It's doable, but I felt it wasn't going to be much of a win. fsck & dump have begun diverging, so there'd have to be special handling of all the differences between them. e.g. validate vs. load, save response messages vs not, continue with all blobrefs on error vs give up after first error (I just realized I did not handle this one correctly on the dump side, re-pushed), etc.

@chu11 chu11 force-pushed the issue6782_flux_dump_perf branch 2 times, most recently from d0012c7 to b4b7fca Compare October 18, 2025 14:46
@chu11 chu11 changed the title flux-dump: support --async option for faster dumping flux-dump: support --fast option for faster dumping Oct 18, 2025
@chu11
Copy link
Member Author

chu11 commented Oct 18, 2025

re-pushed, converting --async to --fast.

@chu11 chu11 force-pushed the issue6782_flux_dump_perf branch from b4b7fca to cb9b72a Compare October 20, 2025 23:57
@garlick
Copy link
Member

garlick commented Oct 21, 2025

Could we just pause for a second and make sure that's not a viable approach?

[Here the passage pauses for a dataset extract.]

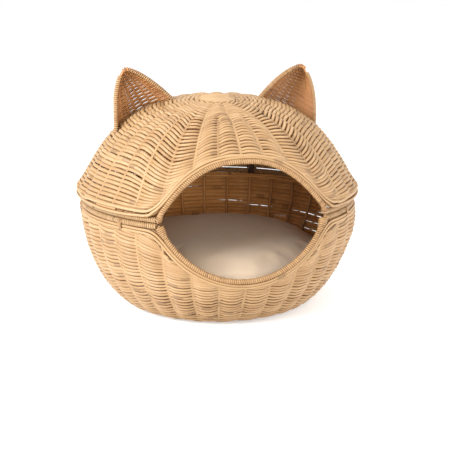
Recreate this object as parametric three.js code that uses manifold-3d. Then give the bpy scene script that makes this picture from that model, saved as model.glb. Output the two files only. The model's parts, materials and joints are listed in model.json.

If we could abstract all that it would make the tools far simpler to work on down the road.

validate vs. load

Same request payload. As far as an interface goes, it could just be like a VALIDATE_ONLY flag that causes the topic string to change

save response messages vs not

Easily handled I think? If flag is VALIDATE_ONLY, then no save, otherwise save in an array I guess?

continue with all blobrefs on error vs give up after first error

Not sure if that really matters. Errors are unlikely so if you continued and fetched blobrefs after encountering an error it wouldn't be the end of the world. But probably also doable with flux_future_continue_error()? (I would need to refresh my memory on composite futures to be sure)

It's possible I'm spouting nonsense, and you've actually been working on the code, so if you're pretty sure that's the case then say so and we can move on :-)

@chu11
Copy link
Member Author

chu11 commented Oct 21, 2025

Could we just pause for a second and make sure that's not a viable approach? If we could abstract all that it would make the tools far simpler to work on down the road.

It's certainly viable, I just wasn't convinced that it was a big enough "win" to make it worthwhile.

I'll go ahead and give it a shot. Devils in the details and we'll see how it pans out.

@chu11 chu11 force-pushed the issue6782_flux_dump_perf branch from cb9b72a to 03a1ce0 Compare October 23, 2025 18:29
@chu11
Copy link
Member Author

chu11 commented Oct 23, 2025

re-pushed, add common code via a library in src/cmd/util (new commits are on top of what I did before)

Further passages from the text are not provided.